Rob Sheffield, author of the national bestseller Love is a Mix Tape returns, with Talking To Girls About Duran Duran, a different—but equally personal and equally universal—spin on music as memory.

  1. "Girls On Film," Duran Duran (1981)
    This song promised an entire generation that we would someday see a world full of female sumo wrestlers. This promise did not exactly come true. But it probably says a lot about why we all still love Duran Duran so much.
  2. "I Feel For You," Chaka Khan (1984)
    If karaoke fiends are like vampires, this song is the stake through all of our hearts. If there's any corner of the karaoke bar that does not seem sufficiently rocked, all you have to do is bust this song out and everything unrocked gets rocked. If I try to do the rapping part, that means it's time for me to get stuffed into a cab and sent home before I sprain something.
  3. "Lovergirl," Teena Marie (1985)
    One of the deadliest arrows in my karaoke quiver. Indeed, I would have to call the night a total loss if I don't get a chance to belt this one, which usually sends all my karaoke friends and the bartender ducking for cover. I don't know why I keep ruining everybody's night by singing this song—I guess it's just the Teena Marie in me.
  4. "Girls Just Want To Have Fun," Cyndi Lauper (1983)
    Sometimes I think the best 17 seconds in any song ever are the ones where Cyndi sings "When the working, when the working day is done, oh when the working day is done, oh girls, girls just wanna have fun…EVERYBODY!" And by "sometimes," I mean *whenever* this song is playing.
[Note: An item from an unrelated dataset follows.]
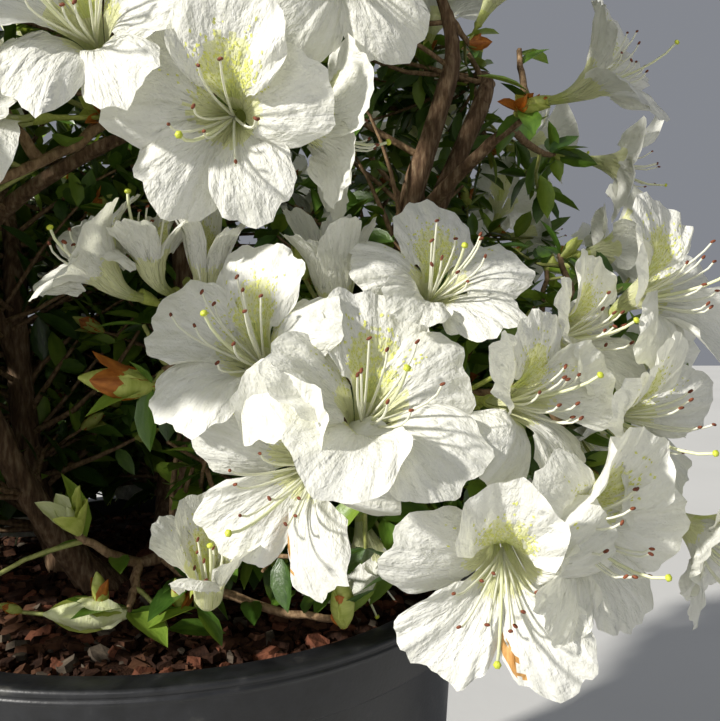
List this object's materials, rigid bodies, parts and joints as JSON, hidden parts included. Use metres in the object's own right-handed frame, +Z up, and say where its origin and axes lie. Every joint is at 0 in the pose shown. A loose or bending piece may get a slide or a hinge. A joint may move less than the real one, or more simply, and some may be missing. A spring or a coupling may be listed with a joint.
{
  "type": "azalea shrub in a pot",
  "caption": "White-flowering azalea shrub: stems fork into boughs that carry leafy masses of large ruffled blossoms, in a round black nursery pot with a flat lip.",
  "frame": {"origin": "centre of the pot's flat underside", "axes": "+Z up, -Y towards the open front of the crown that the picture shows, +X to the right there"},
  "size_m": [0.573, 0.5739, 0.7381],
  "materials": {
    "pot_plastic": "black moulded plastic, satin on the lip, dusty on the wall",
    "potting_bark": "dark moist bark chips",
    "bark": "grey-brown fissured bark",
    "foliage": "thin white petals and glossy mid-green leaves"
  },
  "bodies": {
    "root": {"pot": "pot_plastic", "potting_mix": "potting_bark", "stem_left": "bark", "stem_left_front": "bark", "stem_front": "bark", "stem_right_low": "bark", "stem_right_inner": "bark", "stem_right_outer": "bark", "stem_centre": "bark", "stem_back": "bark", "bough_front": "bark", "foliage_front": "foliage", "bough_low_front": "bark", "foliage_low_front": "foliage", "bough_upper_front": "bark", "foliage_upper_front": "foliage", "bough_upper_front_right": "bark", "foliage_upper_front_right": "foliage", "bough_left_front": "bark", "foliage_left_front": "foliage", "bough_left_back": "bark", "foliage_left_back": "foliage", "bough_back": "bark", "foliage_back": "foliage", "bough_right_back": "bark", "foliage_right_back": "foliage", "bough_right": "bark", "foliage_right": "foliage", "bough_upper_left_front": "bark", "foliage_upper_left_front": "foliage", "bough_upper_left_back": "bark", "foliage_upper_left_back": "foliage", "bough_upper_back": "bark", "foliage_upper_back": "foliage", "bough_upper_right_back": "bark", "foliage_upper_right_back": "foliage", "bough_top_left": "bark", "foliage_top_left": "foliage", "bough_top_right": "bark", "foliage_top_right": "foliage"}
  },
  "joints": []
}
I always felt like I wanted to be part of that that "everybody!"
  5. "Ask," The Smiths (1986)
    One of Morrissey's most open-hearted songs—although apparently he and the other ex-Smiths think it's one of their worst songs. I disagree. Last spring I heard the man sing it live at Carnegie Hall and it was enough to made grown goths weep.
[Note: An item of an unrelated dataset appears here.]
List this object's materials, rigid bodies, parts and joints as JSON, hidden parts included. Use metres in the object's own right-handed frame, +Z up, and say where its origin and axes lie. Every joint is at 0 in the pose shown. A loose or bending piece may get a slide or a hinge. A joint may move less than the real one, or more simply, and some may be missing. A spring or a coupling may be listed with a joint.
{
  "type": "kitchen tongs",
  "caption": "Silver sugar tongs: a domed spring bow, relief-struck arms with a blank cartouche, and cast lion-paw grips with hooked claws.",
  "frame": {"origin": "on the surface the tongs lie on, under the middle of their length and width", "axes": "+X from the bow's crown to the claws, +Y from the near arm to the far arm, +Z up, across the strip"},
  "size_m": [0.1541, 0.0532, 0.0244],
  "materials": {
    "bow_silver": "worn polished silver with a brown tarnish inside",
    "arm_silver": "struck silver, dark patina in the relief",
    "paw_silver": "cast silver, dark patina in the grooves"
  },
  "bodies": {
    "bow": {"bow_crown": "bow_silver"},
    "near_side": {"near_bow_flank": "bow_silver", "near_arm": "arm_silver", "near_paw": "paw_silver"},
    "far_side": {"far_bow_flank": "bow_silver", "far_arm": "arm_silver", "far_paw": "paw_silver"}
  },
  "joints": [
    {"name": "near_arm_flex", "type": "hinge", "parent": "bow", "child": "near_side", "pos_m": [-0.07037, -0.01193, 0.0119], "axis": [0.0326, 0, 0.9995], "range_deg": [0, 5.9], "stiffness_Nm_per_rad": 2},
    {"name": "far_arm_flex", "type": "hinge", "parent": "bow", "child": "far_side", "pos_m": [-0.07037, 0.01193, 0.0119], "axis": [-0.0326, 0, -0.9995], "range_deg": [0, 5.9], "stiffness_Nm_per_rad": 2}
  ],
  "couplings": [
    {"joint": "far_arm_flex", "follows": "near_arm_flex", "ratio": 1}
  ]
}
  6. "Don't Stop Believin'," Journey (1981)
    Fact: the karaoke bar could lose its license if an hour goes by and nobody tries to belt out this one. The fact that nobody except Steve Perry can hit the notes just adds to the general aura of streetlight-people emotional excess.
  7. "Situation," Yaz (1982)
    You could hear this on the disco station or the rock station—*everybody* loved this song. Everybody still does: LaRoux are currently in the U.S. Top Ten with "Bulletproof," which is basically a Yaz tribute record. Vince Clarke and Alison Moyet did a reunion tour a couple of years ago and it was pure brilliance.
  8. "Goin' Back To Cali," LL Cool J (1987)
    My wife's go-to karaoke jam. She loves to do the LL rhymes, because she has the exact same vocal range. At her bachelorette party she must have sung this one six times. Every time she sang "I wanna do this, Brutus, but I don't want to pay," I knew I'd found the right girl.
  9. "Livin' on a Prayer," Bon Jovi (1986)
    There's a reason this is the most popular karaoke song on the planet. There's just something so quintessentially American about the way suburban Catholic boy John Bongiovi turned into global pop god Jon Bon Jovi, and that whole story is right there in this song. It has something to do with heart and soul. But I guess it also has a lot to do with hair.
  10. "Ain't No Half Steppin'," Big Daddy Kane (1988)
    Big Daddy is my favorite rapper ever—so fast and crazy, but so deadly and suave, too. I first heard him on *Yo! MTV Raps*. I used to watch it late at night on my grandfather's TV, sneaking downstairs after he went to bed. "I'm like Samson, but I go further the length, cause you could scalp my Cameo and I'd still have strength." Genius. I can never do justice to this song, but I always want to try.